**Work to complete**
Locate the word "scene" in the entries below, then gather every line that holds it.

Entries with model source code
........

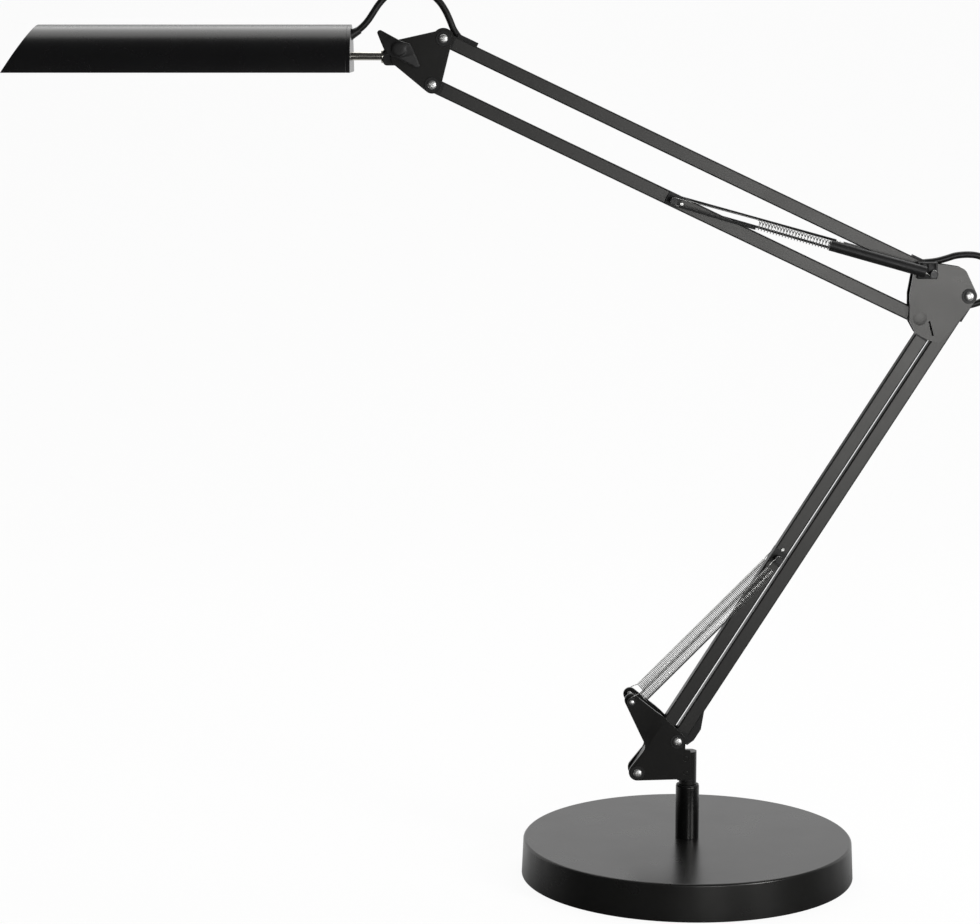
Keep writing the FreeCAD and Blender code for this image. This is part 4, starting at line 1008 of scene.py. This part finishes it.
def add_stage():
    """A pale floor that runs up into a backdrop."""
    verts = []
    half, front, back, rise, bend = 5.0, -4.0, 2.2, 3.5, 1.0
    rows = [(front, 0.0), (back - bend, 0.0)]
    for i in range(1, 13):
        turn = math.pi / 2 * i / 12
        rows.append((back - bend + bend * math.sin(turn), bend - bend * math.cos(turn)))
    rows.append((back, rise))
    for y, z in rows:
        verts += [(-half, y, z), (half, y, z)]
    faces = [(2 * i, 2 * i + 1, 2 * i + 3, 2 * i + 2) for i in range(len(rows) - 1)]
    mesh = mesh_of("stage", verts, faces)
    stage = bpy.data.objects.new("stage", mesh)
    bpy.context.scene.collection.objects.link(stage)
    look = Nodes("stage_paper")
    where = look.coords()
    tone = look.mix(look.noise(where, 8.0), (0.80, 0.80, 0.79), (0.84, 0.84, 0.83))
    look.link(tone, look.shader.inputs["Base Color"])
    look.shader.inputs["Roughness"].default_value = 0.9
    look.shader.inputs["Specular IOR Level"].default_value = 0.1
    share, strength = paper_glow(look)
    white = look.add("ShaderNodeEmission")
    look.link(strength, white.inputs["Strength"])
    both = look.tree.nodes.new("ShaderNodeMixShader")
    look.link(share, both.inputs[0])
    look.link(look.shader.outputs["BSDF"], both.inputs[1])
    look.link(white.outputs["Emission"], both.inputs[2])
    output = look.tree.nodes["Material Output"]
    look.link(both.outputs["Shader"], output.inputs["Surface"])
    mesh.materials.append(look.material)
    mesh.shade_smooth()


def add_softbox(name, place, aim, size, watts):
    """A soft rectangular lamp that points at a place."""
    lamp = bpy.data.lights.new(name, "AREA")
    lamp.shape = "RECTANGLE"
    lamp.size, lamp.size_y = size
    lamp.energy = watts
    thing = bpy.data.objects.new(name, lamp)
    thing.location = place
    thing.rotation_euler = (Vector(aim) - Vector(place)).to_track_quat("-Z", "Y").to_euler()
    bpy.context.scene.collection.objects.link(thing)


def add_lights():
    """A dim white world and three softboxes."""
    world = bpy.data.worlds.new("world")
    bpy.context.scene.world = world
    world.use_nodes = True
    tree = world.node_tree
    ground = tree.nodes["Background"]
    ground.inputs["Color"].default_value = (1.0, 1.0, 1.0, 1.0)
    rays = tree.nodes.new("ShaderNodeLightPath")
    level = tree.nodes.new("ShaderNodeMapRange")
    level.inputs["To Min"].default_value = 0.1
    level.inputs["To Max"].default_value = 1.0
    tree.links.new(rays.outputs["Is Camera Ray"], level.inputs["Value"])
    tree.links.new(level.outputs["Result"], ground.inputs["Strength"])
    add_softbox("lamp_top", (0.0, 0.72, 1.75), (0.0, 0.0, 0.25), (2.6, 1.4), 36.0)
    add_softbox("lamp_front", (0.38, -1.72, 0.27), (0.1, 0.0, 0.38), (0.45, 0.4), 12.0)
    add_softbox("lamp_strip", (1.0, -0.95, 0.47), (0.0, 0.0, 0.2), (0.3, 0.9), 18.0)


# ---- the scene ------------------------------------------------------------------

bpy.context.scene.view_settings.view_transform = "Standard"
LOOKS = make_materials()
add_camera()
add_flexes()
add_springs()
finish_cad_nodes()
for part, width in ROUNDING.items():
    softened(part, width)
add_rods()
add_elbow_plates()
add_spring_pins()
add_screws()
add_studs()
add_saddles()
add_anchor_blocks()
add_wing_nut()
add_head_collar()
add_gland()
add_stage()
add_lights()
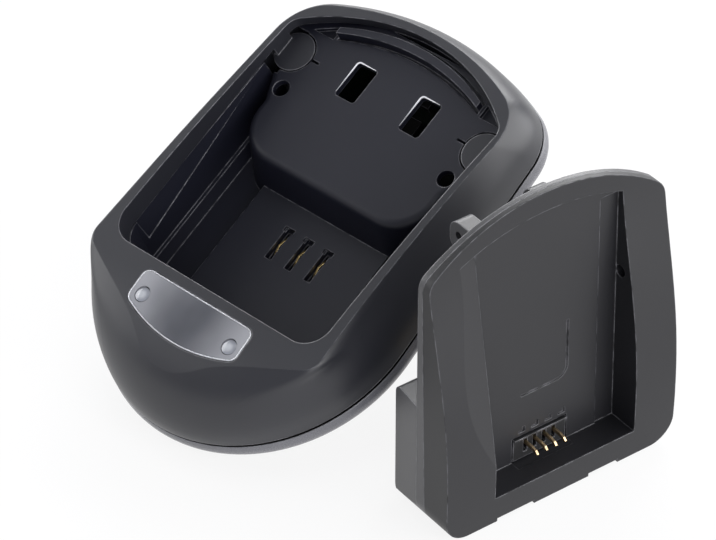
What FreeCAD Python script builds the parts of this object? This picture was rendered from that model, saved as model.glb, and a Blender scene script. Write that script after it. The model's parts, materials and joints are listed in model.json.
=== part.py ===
import FreeCAD, Part
import math
import os
import Sketcher
from FreeCAD import Placement, Rotation, Vector

# Camera battery charger: a tilted charger base with a lift-off adapter plate standing beside it.
# Base pieces are drawn in the base frame: x right, y away from the window end, z up from the
# parting plane. Plate pieces are drawn in the plate frame: x right, y back, z up.

DOC = FreeCAD.newDocument("camera_battery_charger")
SHEET = DOC.addObject("Spreadsheet::Sheet", "sizes")

# Every size that can be set alone, in mm and degrees.
SIZES = {
    "rim_width": 7.8,
    "base_length": 106.0,
    "taper_deg": 3.47,
    "tail_radius": 13.0,
    "far_arc": 70.0,
    "groove_half": 0.45,
    "cover_wall": 2.0,
    "cover_roof": 2.6,
    "tray_wall": 1.8,
    "tray_bottom": -10.9,
    "lip_gap": 0.5,
    "lip_wall": 1.1,
    "lip_top": 1.9,
    "land_near_y": 24.0,
    "land_top_z": 15.6,
    "land_near_r": 40.0,
    "land_far_r": 500.0,
    "recess_half": 30.4,
    "recess_near": 27.4,
    "recess_corner_y": 89.5,
    "recess_far": 100.3,
    "recess_near_r": 6.0,
    "recess_far_r": 4.0,
    "skirt_bottom": 9.7,
    "skirt_wall": 1.2,
    "deck_z": 7.1,
    "deck_inset": 4.1,
    "deck_corner_r": 10.0,
    "deck_edge_r": 2.0,
    "shoulder_y": 72.0,
    "shoulder_deg": 24.7,
    "riser_foot": 57.5,
    "riser_run": 2.9,
    "well_z": -2.3,
    "well_draft": 0.4,
    "well_ledge": 0.9,
    "trough_z": -5.3,
    "trough_draft": 1.0,
    "pad_half": 18.5,
    "facet_near_z": 2.6,
    "facet_far_z": 9.0,
    "facet_lean": 0.9,
    "cradle_wall": 1.6,
    "seam": 0.4,
    "slot_x": 9.35,
    "slot_wide": 5.7,
    "slot_near": 80.5,
    "slot_far": 89.5,
    "deck_hole_x": 24.2,
    "deck_hole_y": 75.85,
    "deck_hole_r": 2.0,
    "rib_half": 20.5,
    "rib_high": 2.0,
    "rib_thick": 2.0,
    "rib_inset": 2.2,
    "rib_groove": 0.85,
    "groove_deep": 1.0,
    "boss_inset": 2.8,
    "boss_y": 84.6,
    "boss_r": 4.8,
    "near_boss_x": 18.0,
    "near_boss_y": 20.4,
    "near_boss_r": 2.8,
    "tray_post_r": 3.4,
    "screw_r": 1.25,
    "screw_head_r": 2.4,
    "screw_head_h": 1.5,
    "screw_seat": -6.0,
    "screw_top": 6.0,
    "contact_pitch": 5.8,
    "contact_slot_near": 43.9,
    "contact_slot_far": 52.2,
    "contact_slot_wide": 1.8,
    "window_half": 16.0,
    "window_top": 24.8,
    "window_corner_y": 17.3,
    "window_near": 14.0,
    "window_corner_r": 2.0,
    "window_deep": 1.6,
    "led_x": 12.9,
    "led_y": 19.4,
    "led_r": 1.7,
    "foot_x": 10.5,
    "foot_y": 18.0,
    "foot_r": 4.5,
    "rear_foot_x": 20.5,
    "rear_foot_y": 56.0,
    "foot_high": 2.2,
    "head_from_far": 31.0,
    "head_r": 19.0,
    "dock_deep": 2.0,
    "pin_x": 9.5,
    "pin_r": 2.0,
    "pin_long": 19.0,
    "tilt_deg": 29.4,
    "play": 0.3,
    "plate_gap": 0.4,
    "plate_side": 62.4,
    "plate_rise": 10.8,
    "plate_low_r": 6.0,
    "plate_high_r": 4.0,
    "part_low": 3.0,
    "part_high": 1.1,
    "box_deep": 9.0,
    "box_high": 29.7,
    "box_low_r": 3.6,
    "box_top_r": 2.0,
    "box_wall": 1.8,
    "bay_left": -17.5,
    "bay_right": 19.2,
    "bay_strip": 5.0,
    "bay_low": 6.7,
    "bay_top_inset": 4.5,
    "lug_z": 57.6,
    "lug_high": 7.0,
    "lug_wide": 4.2,
    "lug_reach": 14.0,
    "pin_pitch": 2.45,
    "pin_first": -4.4,
    "plate_yaw": 80.0,
    "plate_x": 42.2,
    "plate_y": 2.36,
    "base_x": -19.45,
    "base_y": -46.65,
}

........

**In response**
Keep writing the FreeCAD and Blender code for this image. This is part 4, starting at line 1008 of scene.py. This part finishes it.
    bpy.context.scene.collection.objects.link(stage)
    bpy.context.scene.collection.objects.link(thing)
    bpy.context.scene.world = world
# ---- the scene ------------------------------------------------------------------
bpy.context.scene.view_settings.view_transform = "Standard"
What FreeCAD Python script builds the parts of this object? This picture was rendered from that model, saved as model.glb, and a Blender scene script. Write that script after it. The model's parts, materials and joints are listed in model.json.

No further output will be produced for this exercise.